La decisión de no perder elecciones

Mientras escucho hablar a Sergio Ramírez, en el lobby de un hotel en Bogotá, pienso que los demócratas nicaragüenses y los venezolanos padecen modelos políticos autoritarios, picarescos y ambiguos. Impúdicamente crueles e implacables. Pero cuidadosos al momento de ocultar sus vísceras delictivas.

A Ramírez, además de su obra literaria, le confiere una gran credibilidad haber sido actor clave en la derrota de la dictadura somocista, vicepresidente de su país y haberse hecho luego disidente, crítico severo y perseguido político de quienes algunas vez fueron sus compañeros de esperanza.

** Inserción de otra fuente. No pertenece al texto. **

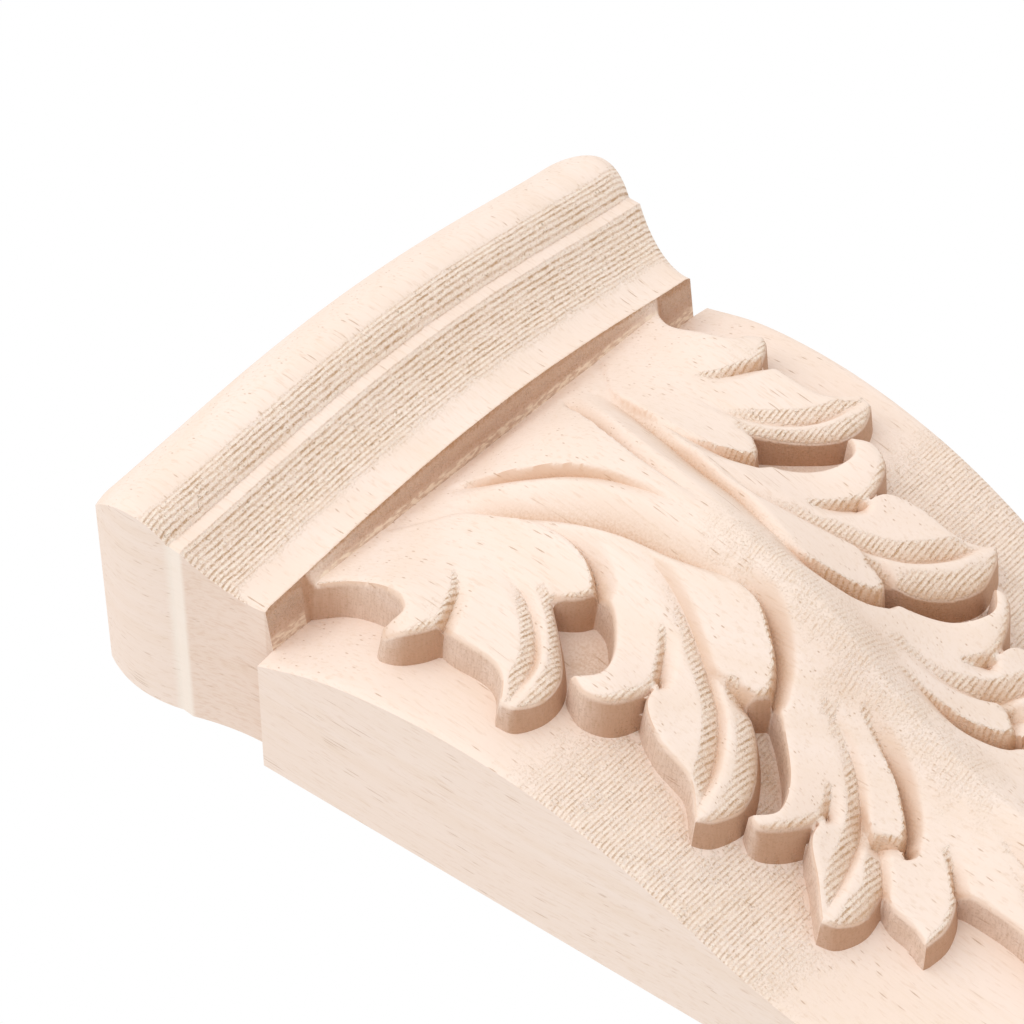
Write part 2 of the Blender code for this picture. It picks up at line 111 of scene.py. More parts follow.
# Cuts in the leaf's face, seen from the front: (x, l, depth) along each, then how far its slope
# reaches to the left of its run and to the right. A cut that runs down has the leaf's outer edge
# on its left and the centre line on its right.
CUTS = [
    # the centre petal's edge, from the cap down to the midrib
    ([(8.9, 1.4, 0.0), (7.2, 4.6, 0.9), (4.9, 9.4, 1.3), (3.3, 13.0, 1.3), (1.9, 18.0, 0.9),
      (0.8, 26.0, 0.1)], 1.6, 0.6),
    # the foot of the midrib's flank
    ([(10.9, 5.2, 0.3), (9.8, 9.8, 1.0), (7.6, 16.0, 1.4), (6.0, 22.1, 1.6), (5.2, 27.5, 1.4),
      (3.9, 32.6, 1.0), (3.2, 36.0, 0.4), (3.0, 39.0, 0.0)], 1.1, 3.4),
    # where each group of lobes lies over the next
    ([(16.4, 0.4, 0.2), (13.5, 3.4, 0.3), (11.2, 6.3, 0.4), (9.7, 12.0, 0.4), (9.3, 17.5, 0.6),
      (10.2, 21.6, 1.1), (12.1, 24.3, 1.6)], 0.5, 2.0),
    ([(3.4, 33.4, 0.0), (3.5, 37.4, 1.1), (4.8, 40.2, 1.9), (6.5, 42.2, 2.2),
      (8.6, 43.4, 2.4)], 0.5, 1.8),
    ([(3.2, 49.8, 0.0), (4.4, 54.8, 1.2), (5.6, 57.3, 1.8), (7.4, 59.5, 2.1),
      (9.1, 60.4, 2.2)], 0.5, 1.6),
    ([(2.3, 65.0, 0.0), (3.2, 71.0, 0.8), (4.4, 76.5, 1.2), (6.6, 81.3, 1.4)], 0.5, 2.2),
    # behind the hooks
    ([(24.6, 15.3, 1.3), (22.8, 14.6, 1.0), (20.3, 13.3, 0.6), (18.1, 11.0, 0.0)], 1.6, 0.6),
    ([(15.6, 34.9, 1.3), (13.9, 33.9, 1.0), (12.3, 32.8, 0.6), (11.1, 31.6, 0.1)], 1.6, 0.6),
    ([(12.9, 53.7, 1.2), (11.7, 53.1, 0.7), (10.4, 51.9, 0.0)], 1.5, 0.6),
    ([(9.1, 66.6, 1.4), (7.6, 65.0, 0.9), (6.4, 63.0, 0.0)], 1.5, 0.5),
    # the hollow along each ridged lobe
    ([(15.7, 12.8, 0.0), (15.9, 16.0, 0.3), (16.9, 19.2, 0.7), (19.3, 22.5, 1.0), (22.6, 25.0, 1.1),
      (27.4, 26.3, 0.4)], 1.6, 1.0),
    ([(8.0, 21.5, 0.1), (7.0, 26.0, 0.5), (8.2, 31.0, 0.8), (10.9, 36.5, 1.0), (13.9, 41.0, 1.1),
      (18.4, 44.1, 1.2), (23.2, 45.9, 0.5)], 1.8, 1.0),
    ([(5.6, 48.5, 0.2), (7.5, 53.0, 0.7), (11.2, 56.6, 1.1), (16.4, 58.6, 0.9),
      (20.7, 59.7, 0.3)], 1.6, 0.9),
    ([(3.4, 68.0, 0.2), (5.0, 73.0, 0.7), (8.0, 77.6, 0.7), (11.0, 80.0, 0.2)], 1.5, 0.8),
    # the fall from each ridge to the lobe's lower edge
    ([(15.4, 21.2, 0.6), (18.4, 24.9, 1.1), (21.6, 27.8, 1.2), (24.7, 28.4, 0.9),
      (27.5, 27.3, 0.2)], 2.2, 1.0),
    ([(10.8, 41.7, 0.8), (12.4, 44.5, 1.2), (15.6, 47.1, 1.3), (18.8, 48.3, 1.1),
      (22.3, 47.6, 0.3)], 2.4, 1.0),
    ([(10.9, 58.7, 0.8), (14.2, 61.7, 1.2), (17.6, 62.2, 1.0), (20.4, 61.3, 0.2)], 2.0, 1.0),
    # the step from each inner petal down to the ridged lobe beside it
    ([(11.4, 37.2, 0.0), (11.1, 40.0, 0.8), (10.8, 41.7, 1.1)], 1.6, 0.6),
    ([(9.0, 54.4, 0.0), (11.1, 57.6, 0.9), (10.4, 58.9, 1.1), (9.1, 60.4, 0.9)], 1.6, 0.6),
    # the midrib's raised arris, a cut of negative depth
    ([(0.0, 26.0, 0.0), (0.0, 34.0, -0.8), (0.0, 46.0, -1.3), (0.0, 62.0, -1.2),
      (0.0, 104.0, -0.3)], 4.5, 4.5),
]

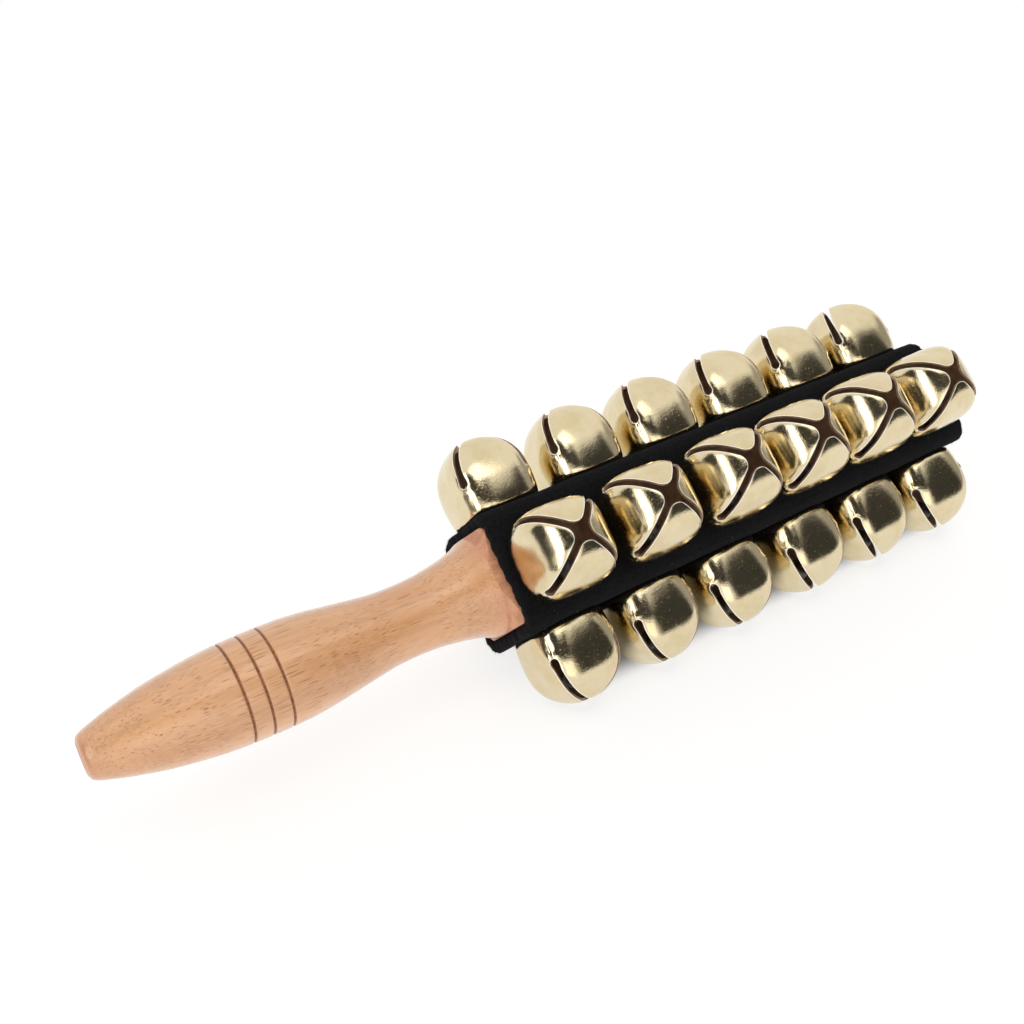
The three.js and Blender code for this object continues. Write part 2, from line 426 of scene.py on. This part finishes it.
def meridian_table():
    """Distance along the meridian, radius and height, with its corners cut three times."""
    pts = np.array(MERIDIAN, float)
    for _ in range(3):
        a, b = pts[:-1], pts[1:]
        mid = np.stack([0.75 * a + 0.25 * b, 0.25 * a + 0.75 * b], 1).reshape(-1, 2)
        pts = np.vstack([pts[:1], mid, pts[-1:]])
    s = np.concatenate([[0], np.cumsum(np.hypot(*np.diff(pts, axis=0).T))])
    return s, pts[:, 0], pts[:, 1]


MS, MR, MZ = meridian_table()
SLOT_END = float(np.interp(SLOT_END_Z, MZ, MS))
# the rounding of a petal's tip that runs smoothly into the slots
TIP_ROUND = (TIP - SLOT_HALF * math.sqrt(2)) / (math.sqrt(2) - 1)
TIP_CENTRE = TIP + TIP_ROUND
TIP_ANGLE = math.atan2(TIP_ROUND * S45, TIP_CENTRE - TIP_ROUND * S45)


def ring_factor(phi, e):
    """Radius over flat-side radius of the rounded square at angle phi."""
    c, s = np.abs(np.cos(phi)), np.abs(np.sin(phi))
    return (c**e + s**e) ** (-1.0 / e)


def bell_radius(s, phi):
    """Radius and height of the shell at meridian distance s and angle phi."""
    z = np.interp(s, MS, MZ)
    return np.interp(s, MS, MR) * ring_factor(phi, np.interp(z, *SQUARENESS)), z


def corner_gap(radius, phi):
    """Distance from the nearer of the side's two corner lines."""
    return min(abs(radius * math.sin(math.pi / 4 - phi)), abs(radius * math.sin(math.pi / 4 + phi)))


def bisect(low, high, short):
    """The place between low and high where short() stops being true."""
    for _ in range(40):
        middle = (low + high) / 2
        if short(middle):
            low = middle
        else:
            high = middle
    return (low + high) / 2


def slot_half(s):
    """Half width of a slot at meridian distance s."""
    d = s - SLOT_END
    width = SLOT_HALF + SLOT_SWELL * np.exp(-(((d - 1.4) / 1.5) ** 2))
    closing = 1 - np.clip(d, 0, END_LENGTH) / END_LENGTH
    return width * np.sqrt(np.clip(1 - closing**2, 0, 1))


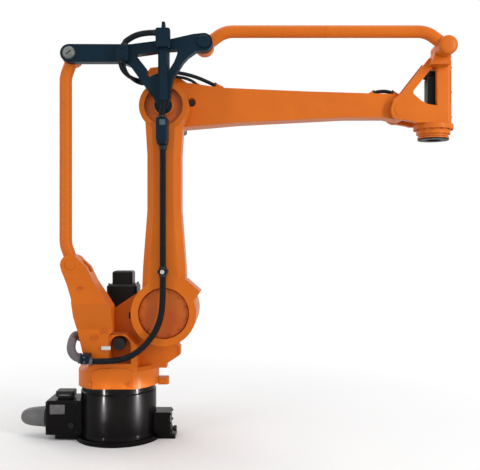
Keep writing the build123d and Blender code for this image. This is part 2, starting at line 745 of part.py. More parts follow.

Y en el presente motivo de vergüenza y desilusión.

El hombre que habla escribió Adiós muchachos, una autobiografía de la “revolución” sandinista de la que participó. Allí escribió su credo político personal y un mapa de alertas sobre los extravíos y la perversiones que el uso amoral y ambicioso del poder generan aún en medio de las causas más nobles.

Apareció en 1999, el mismo año cuando comenzó el gobierno de Hugo Chávez. Describía con precisión los atajos por los cuales un proyecto político de cambio libertario puede degenerar en una anacronía reaccionaria.

Pero, dicen, no se aprende con escapulario ajeno. Así que, sin que nadie lograra impedirlo, el chavismo transitó caminos, menos épicos, pero de infortunio similares al sandinismo. Un entusiasmo de masas terminó en tragedia humanitaria.

II

En las páginas finales de Adiós muchachos, Sergio Ramírez concluye que el sandinismo no hizo la revolución socialista prometida, pero en cambio –lo que no estaba en los planes– llevó la democracia a Nicaragua.

Mientras lo entrevisto, le pregunto si diecinueve años después podría sostener esa afirmación. Sin titubear, responde que no. Que el sandinismo original, explica, le endosó la democracia a su país. Pero que el otro sandinismo, el que se quedó como franquicia propiedad de Ortega, unos años después se la quitó.

¿Y cómo lo hizo? A través de una operación de alta cirugía electoral. Después de aceptar a regañadientes ir a elecciones, Ortega perdió tres veces consecutiva las presidenciales. Con Violeta Chamorro, primero; Arnoldo Alemán, sobreviviente del somocismo, después, y; Enrique Bolaños, la última vez. Fue en esa elección cuando Ortega se percató de que su votación se había estancado y que jamás superaría el 35% histórico.

Entonces tomó la decisión de más nunca permitirse perder una elección. Para lograrlo se propuso reformar la Constitución. La meta era legalizar que las elecciones se podían ganar en primera vuelta con solo 30% de los votos. Luego, reelegirse indefinidamente.

Lo logró asociándose con Alemán, un corrupto de siete suelas cuyo destino era la cárcel. Alemán tenía en el Parlamento los votos necesarios para aprobar la reforma. Ortega controlaba el Tribunal Supremo. El matrimonio que prometía. La reforma fue aprobada. Alemán no fue a la cárcel. Ortega sí a la Presidencia. Para nunca más abandonarla. Un gánster llamado hizo el resto. Puso el Consejo Electoral al servicio de Ortega, quien hoy lleva más años en la Presidencia de la República que Tachito, el último dictador de los Somoza.

III

Ortega no aprendió del chavismo. Ocurrió al revés, Maduro aprendió de Ortega. Chávez sabía y podía ganar elecciones. Tenía carisma y petróleo caro. Actuaba con ventajismo, pero se medía contándose. La oposición se hizo fuerte participando en elecciones. Pasó de minoría precaria a mayoría electoral absoluta. Le ganó a Chávez el 2-D y la derrota oficialista en las legislativas de 2015 hay que cargarla también a su cuenta.

En ese momento fue cuando Maduro decidió lo mismo que Ortega: “No nos podemos permitir perder una elección más”. Y actuó en consecuencia. Desconoció el resultado de 2015. Sustituyó el Parlamento y al árbitro electoral por el Tribunal Supremo. Y convocó unas elecciones espurias en las que la unidad democrática ha decidido no participar.

La unidad democrática no se abstiene, como equívocamente lo hizo en 2005. Se niega a aceptar una convocatoria inconstitucional. Sin el carisma de Chávez y el petróleo barato, la vía electoral se cerró. Como en Nicaragua. Ya encontraremos otra. A menos que los rojos vuelvan a la legalidad electoral.